El que aun algunos consideran el edificio más
importante del fin de siglo “peló el cobre”. Su forro de caras laminas de
titanio, cada vez mas manchadas, abolladas y rayadas, y desde el principio
abombadas, y de difícil mantenimiento y reposición, anuncia su vejez de latas
baratas, que fue precisamente como Frank Gehry comenzó como escultor su
arquitectura espectáculo en California. Solo al atardecer y caminando medio
kilómetro al otro lado de la Ría, o coronando los seis pisos del cercano
puente, se puede apreciar su fotografiada belleza: el altísimo pórtico,
reflejado en el agua, dividiendo sus retorcidos volúmenes como en una gran
fachada clásica. Sin embargo, la entrada está es al otro lado, en el que las
divulgadas fotos, desde la estrecha calle que allí desemboca, ocultan los sosos
volúmenes azules de las oficinas. Y debajo de su desmedido letrero está es la
terraza de la cafetería, y hay que bajar por una escalinata incomoda, igual que
la que rodea el edificio, o la que lleva al “mirador” al otro lado del puente,
hoy pintarrajeado, que solo cobran sentido desde lejos.
El alto vestíbulo, una
“deconstrucción” del espacio único del Guggenheim de Wright en Nueva York,
tiene unos ángulos interesantes. Pero sus “muros“ blancos, junto con el gris de
los gruesos apoyos horizontales de las vidrieras, que invaden los vacíos laterales,
y de la ventanería interna, que oculta la falta de diseño de escaleras y
ascensores, deslucen adentro la acertada coloración exterior de piedra y
titanio. La estructura metálica, propia de una escultura de yeso, esta oculta
por tabiques, o “sillares” que apenas son delgadas laminas, del mismo tamaño de
las metálicas, y puestas como si lo fueran. Las salas, alrededor, son mejores
en la medida en que son comunes y corrientes, sin aberturas, amplias,
rectangulares, blancas y con piso de madera, al contrario de los descuidados de
cemento del resto del edificio. Pero la nave “abovedada“ que alberga la gran
escultura recorrible de Richard Serra la deja sin respiro y en su inicio sigue
inútilmente sus sugerentes curvas; sin duda hubiera quedado mejor sola y a cielo
abierto.
Pero al contrario
de lo que vaticinó Philip Johnson, lo que Gehry casi “jode” en Bilbao no fue el
arte sino la arquitectura.
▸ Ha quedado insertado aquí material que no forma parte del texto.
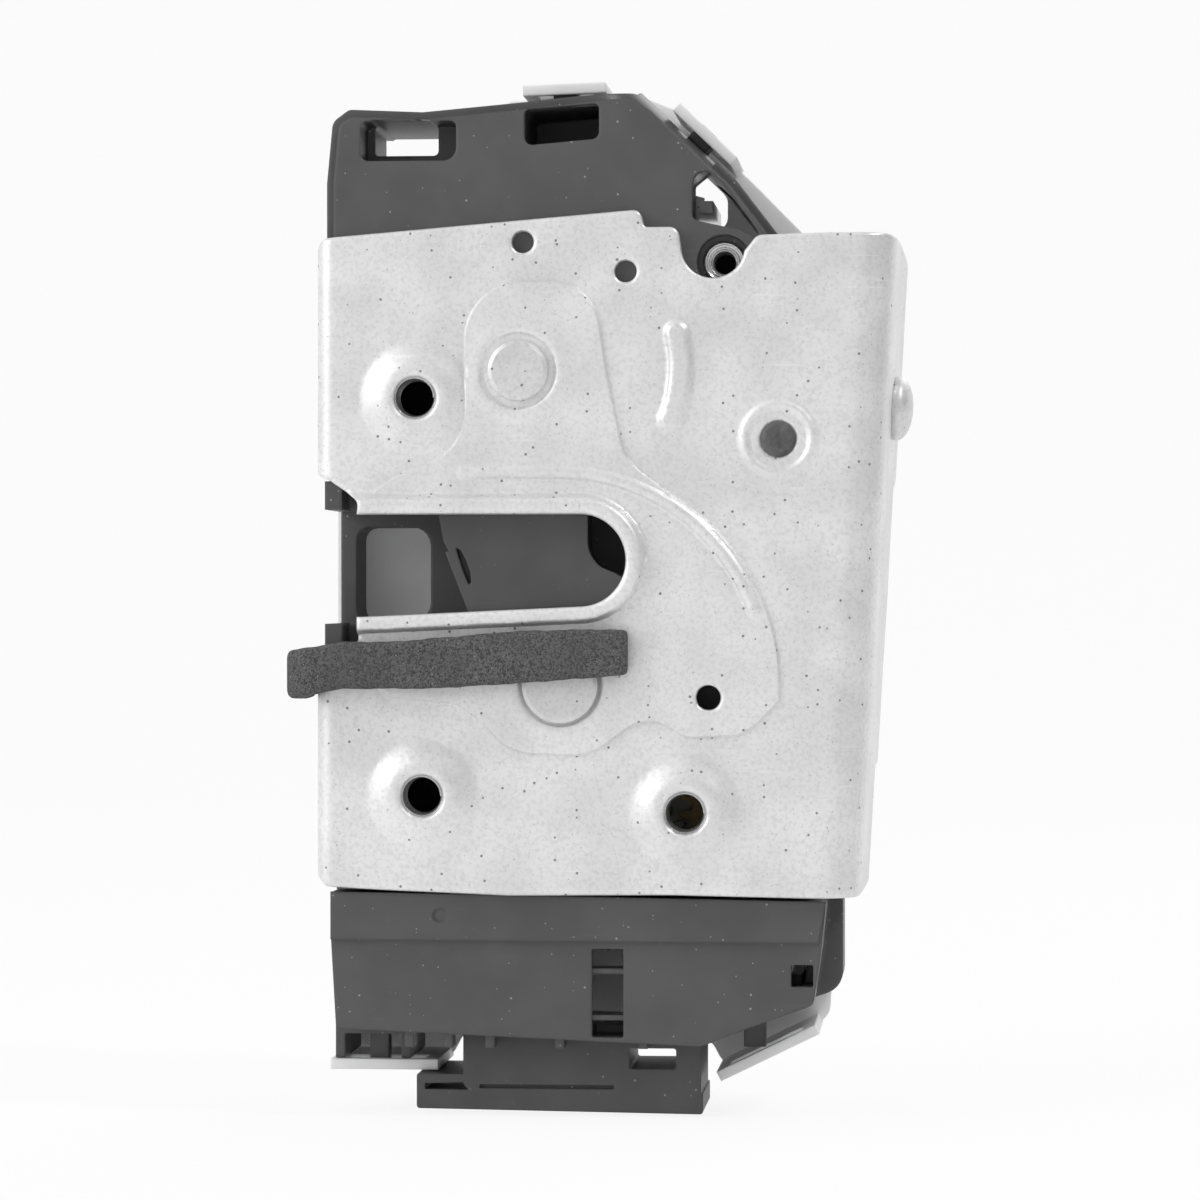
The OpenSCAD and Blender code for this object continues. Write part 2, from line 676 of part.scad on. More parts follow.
// Opening between the two housings for the motor, the wheel and the slide
module drive_gap() {
  left = motor_x - 2;
  slab(floor_back, housing_back + 1) translate([left, -18]) square([50 - left, 6]);
}
module buffer_room() {
  slab(floor_back, channel_depth - 2) translate([slot_end_x + 2, 0]) intersection() {
    translate([-slot_end_x - 2, 0]) slot_shape(2.6);
    square([30, 80]);
  }
}

// Screws that hold the rear cover
screw_at = [[-10.6, 92.6], [56.4, 79], [56.6, -9], [-10, -8]];
screw_r = 1.5;
module screw_posts(r) {
  for (p = screw_at) translate(p) circle(r = r);
}
module screw_holes() {
  for (p = screw_at) bar(p, screw_r, cover_y - 9, cover_back + 3);
}
module cover_screws() {
  color("silver") for (p = screw_at) {
    bar(p, screw_r, cover_y - 8, cover_back);
    difference() {
      bar(p, 3, cover_back, cover_back + 1.8);
      slab(cover_back + 0.8, cover_back + 3) translate(p) circle(r = 1.6, $fn = 6);
    }
  }
}

bush_r = 3.2;
bush_len = 8;
module threaded_bush() {
  color("silver") difference() {
    union() {
      bar(bush_at, bush_r, housing_face, housing_face + bush_len);
      bar(bush_at, bush_r + 0.9, housing_face - 0.8, housing_face);
    }
    bar(bush_at, 2.1, housing_face - 2, housing_face + bush_len + 1);
  }
}

lower_edge = [
  [-14.6, -15, 0.4], [-14.6, -22.4, 0.5], [-13.8, -36.3, 0.8], [-6, -36.6, 0], [42.9, -38.7, 1], [49.1, -36.2, 1],
  [60.2, -32.2, 1.5], [61.4, -24, 1], [62.2, -16.2, 0.8]
];
lower_face = 4.2;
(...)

Pero en Panamá, inteligentemente, y con los
computadores que le permiten diseñar y construir así, pronto reemplazó la fácil
clonación inicial de su museo de Bilbao, poniendo a volar sobre salas y
acuarios los característicos techos rojos de las bases militares de la Zona del
Canal, sacándose de la manga el que será el Museo de la Biodiversidad. Ojala se
puedan limpiar, y no lo demanden, como lo hizo el MIT por las deficiencias de
su nuevo Stata Center. Luego los pintó de colores, en acertada consideración al
trópico y resolviendo la animadversión que allá le tienen a esa acertada
arquitectura. En conclusión, todo un ejemplo de lo que deberíamos hacer con las
publicitadas obras de la “estrellas”, que algunos aquí calcan tal cual en
nuestras ciudades, ignorando que la forma de sus edificios debería volver a
surgir de nuestros climas y preexistencias urbanas, y no de las revistas que
nos llegan, pues hasta allá pocos van, o si van miran pero no ven.